There’s the coaching, particularly in attack, which some players have described as among the most “basic” they’ve come across. Is it any wonder they look so devoid of ideas in such games?

There’s then the tactics, which just seem so reactive, and defensive. Is it any wonder, well, we’re seeing this.

A potentially brutal reality for Levy is that maybe he got a big calculation wrong. It is possible Tottenham’s season was salvageable had they dispensed with Mourinho in January or February. The Premier League is that open. Their squad is that good, particularly in attack, where it’s excellent.

As it is, Levy will be hoping Mourinho can salvage this, and turn it around to win either the League Cup or scrape back into the Champions League. It almost feels like the chance of both are receding by virtue of him just being in the job.

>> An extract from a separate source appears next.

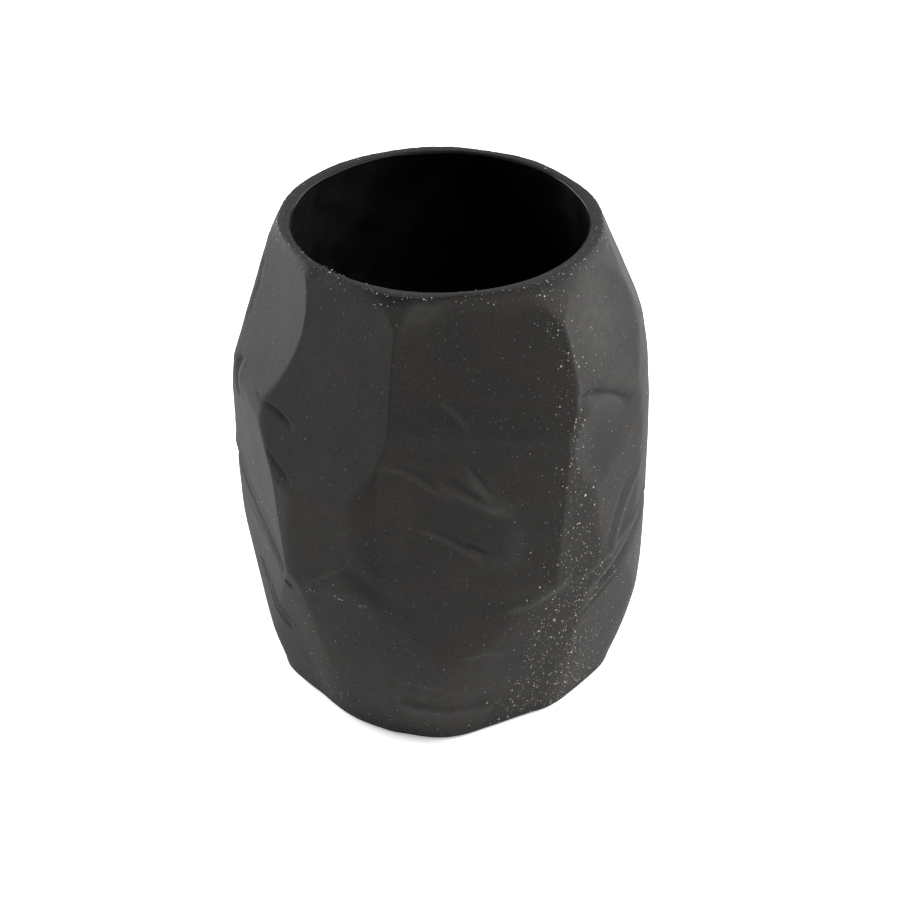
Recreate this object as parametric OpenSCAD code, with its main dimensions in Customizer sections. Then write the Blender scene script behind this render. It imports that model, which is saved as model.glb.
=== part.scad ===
// Empty candle jar: a hand-carved, faceted stoneware vessel with a glazed inside.
// The origin is the centre of the flat base. +Z runs up through the mouth.
// -Y is the front.

/* [Vessel] */
// Height from the base to the rim
height = 110; // [100:1:120]
// Inner diameter of the mouth
mouth_d = 62; // [56:1:63]
// Largest diameter of the clay form, before the facets are carved
belly_d = 90.4; // [88:0.2:96]
// Diameter of the clay form at the rim, before the facets are carved
rim_d = 67.6; // [67:0.2:74]
// Diameter of the clay form at the base, before the facets are carved
base_d = 77; // [75:1:84]

/* [Inside] */
// Largest inner diameter of the clay wall
hollow_d = 70; // [66:1:73]
// Inner diameter where the wall runs into the floor
hollow_floor_d = 52; // [40:1:56]
// Thickness of the clay floor
floor_t = 7; // [5:0.5:10]

/* [Glaze] */
// Thickness of the glaze coat
glaze_t = 0.4; // [0.2:0.1:0.8]
// Bare clay left between the glaze and the top of the rim
glaze_gap = 0.5; // [0.5:0.5:5]

/* [Colours] */
// Colour of the bare fired clay
clay_colour = "#3a3838"; // ["#3a3838", "#5b5450", "#8a7f76"]
// Colour of the glaze
glaze_colour = "#0b0b0d"; // ["#0b0b0d", "#23262b", "#e8e4da"]

/* [Hidden] */
$fn = 96;

// Each facet is [azimuth, reach, lean]. Azimuth is in degrees from the front
// towards +X, reach is the distance from the axis at the row's own height, and
// lean tips the facet's face upwards (+) or downwards (-).
shoulder_z = height - 15;
shoulder_facets = [
    [-98, 38.6, 16], [-66, 37.6, 16], [-40, 36.8, 16.5], [12, 36.4, 14], [58, 39, 17.5],
    [94, 39.6, 23], [126, 37, 17], [162, 37.4, 18], [-162, 37.9, 18], [-130, 38, 18],
];
belly_z = height / 2 + 5;
belly_facets = [
    [-102, 44.2, 3], [-72, 42.8, -3], [-34, 44.4, 0], [10, 40.4, 2], [58, 44.1, 3],
    [90, 44.8, 0], [126, 43, 2], [164, 42, 1], [-160, 43.6, 0], [-128, 42.6, 2],
];
foot_z = 20;
foot_facets = [
    [-88, 40.9, -15], [-50, 39, -15], [-30, 39.3, -13], [-12, 40, -13.5], [26, 38.2, -14],
    [51, 40.1, -14], [68, 43.5, -13], [98, 45, -7], [130, 41.5, -12], [166, 40.5, -14],
    [-156, 40.8, -12], [-124, 40, -14],
];

// All facets as [row height, azimuth, reach, lean]
facets = [
    for (facet = shoulder_facets) [shoulder_z, each facet],
    for (facet = belly_facets) [belly_z, each facet],
    for (facet = foot_facets) [foot_z, each facet],
];

// Heights of the widest rings outside and inside
widest_z = height * 0.45;
hollow_widest_z = height * 0.5;
// Higher powers stay full for longer and then turn in more sharply
shoulder_power = 3;
foot_power = 4;
hollow_power = 2.6;
hollow_floor_power = 3;
// Height of one ring of the turned outlines
form_ring_h = 10;
hollow_ring_h = 5;
// Side of the block behind a facet, large enough to hold the whole vessel
block = height * 4;
// How far a cut runs past the face that it opens
overrun = 1;

// Radius of a turned form at height z: widest at z_mid, and end_r at z_end
function turned_r(z, z_mid, wide_r, z_end, end_r, power) =
    let (
        end_part = pow(1 - pow(end_r / wide_r, power), 1 / power),
        part = end_part * abs(z - z_mid) / abs(z_end - z_mid)
    )
    wide_r * pow(1 - pow(part, power), 1 / power);

// Radius of the clay form before it is carved
function form_r(z) =
    z > widest_z
        ? turned_r(z, widest_z, belly_d / 2, height, rim_d / 2, shoulder_power)
        : turned_r(z, widest_z, belly_d / 2, 0, base_d / 2, foot_power);

// Inner radius of the clay wall
function hollow_r(z) =
    z > hollow_widest_z
        ? turned_r(z, hollow_widest_z, hollow_d / 2, height, mouth_d / 2, hollow_power)
        : turned_r(z, hollow_widest_z, hollow_d / 2, floor_t, hollow_floor_d / 2, hollow_floor_power);

// Heights of the rings from one end to the other, with both ends kept
function rings(from, to, ring_h) =
    let (count = ceil((to - from) / ring_h))
    [for (i = [0:count]) from + (to - from) * i / count];

// The solid clay form as it was thrown
module clay_form() {
    rotate_extrude()
        polygon([
            [0, 0],
            for (z = rings(0, height, form_ring_h)) [form_r(z), z],
            [0, height],
        ]);
}

// The space inside the clay wall, drawn in by inset, up to the height top
module hollow(inset, top) {
    rotate_extrude()
        polygon([
            [0, floor_t + inset],
            for (z = rings(floor_t, height, hollow_ring_h))
                if (z < top) [hollow_r(z) - inset, max(z, floor_t + inset)],
            [hollow_r(min(top, height)) - inset, top],
            [0, top],
        ]);
}

// The clay that one facet leaves: a block on the axis side of its flat face
module kept_block(row_z, azimuth, reach, lean) {
    translate([0, 0, row_z])
        rotate([0, 0, azimuth])
            translate([0, -reach, 0])
                rotate([-lean, 0, 0])
                    translate([-block / 2, 0, -block / 2])
                        cube(block);
}

// The clay form after every facet has been sliced off it, one at a time
module carved_form() {
    intersection_for (i = [-1:len(facets) - 1])
        if (i < 0) clay_form();
        else kept_block(facets[i][0], facets[i][1], facets[i][2], facets[i][3]);
}

module stoneware_body() {
    color(clay_colour)
        difference() {
            carved_form();
            hollow(0, height + overrun);
        }
}

module glaze_lining() {
    glaze_top = height - glaze_gap;
    color(glaze_colour)
        difference() {
            hollow(0, glaze_top);
            hollow(glaze_t, glaze_top + overrun);
        }
}

stoneware_body();
glaze_lining();
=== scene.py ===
"""The looks of an empty, hand-carved stoneware candle jar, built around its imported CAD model."""

import math
import random

import bpy
import numpy as np
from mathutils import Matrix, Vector, noise
from mathutils.bvhtree import BVHTree


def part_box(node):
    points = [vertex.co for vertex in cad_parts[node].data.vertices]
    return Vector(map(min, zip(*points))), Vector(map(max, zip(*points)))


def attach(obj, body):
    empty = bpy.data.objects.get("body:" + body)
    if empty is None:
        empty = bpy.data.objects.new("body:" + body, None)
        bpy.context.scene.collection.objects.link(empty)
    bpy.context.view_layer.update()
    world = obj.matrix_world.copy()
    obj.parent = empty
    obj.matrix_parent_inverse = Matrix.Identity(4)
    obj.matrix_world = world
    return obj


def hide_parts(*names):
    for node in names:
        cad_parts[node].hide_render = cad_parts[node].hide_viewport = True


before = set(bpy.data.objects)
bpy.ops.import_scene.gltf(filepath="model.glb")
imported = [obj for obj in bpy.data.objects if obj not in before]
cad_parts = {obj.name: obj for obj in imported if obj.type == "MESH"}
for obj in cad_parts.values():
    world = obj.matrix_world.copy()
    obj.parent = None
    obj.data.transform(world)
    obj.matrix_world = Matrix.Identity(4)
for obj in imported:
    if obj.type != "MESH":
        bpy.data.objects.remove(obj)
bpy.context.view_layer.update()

MM = 0.001
BODY = "stoneware_body"
LINING = "glaze_lining"
low, high = (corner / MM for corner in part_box(BODY))
HEIGHT = high.z - low.z
PERCENT = HEIGHT / 100
# Farther than any point of the vessel, for rays through it and for cuts that miss it
FAR = 2 * HEIGHT
# How far the CAD walls are measured from the level faces at their ends, in mm
END_MARGIN = 0.05


# ---------------------------------------------------------------- the carved surface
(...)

If he is to turn this around, it is coming from an awfully low point. There is a strong argument this might be the worst defeat of his career, given the status, given the stakes, given the state of the game.

It isn’t beyond him to turn it around – depending on what the definition of that is. Mourinho still has some qualities, that have occasionally presented themselves this season.

Whether those qualities justify an upwardly mobile modern club persisting with him is another argument entirely, though. It’s got so bad that “turning it around”, or even somehow winning that League Cup, probably aren’t enough.

On that, the value of that trophy is questionable. The last managers to win it for Spurs were Juande Ramos and George Graham. They are very far off legends in the club’s history.

That was something that Levy had hoped for Mourinho. Right now, he has to consider something else entirely.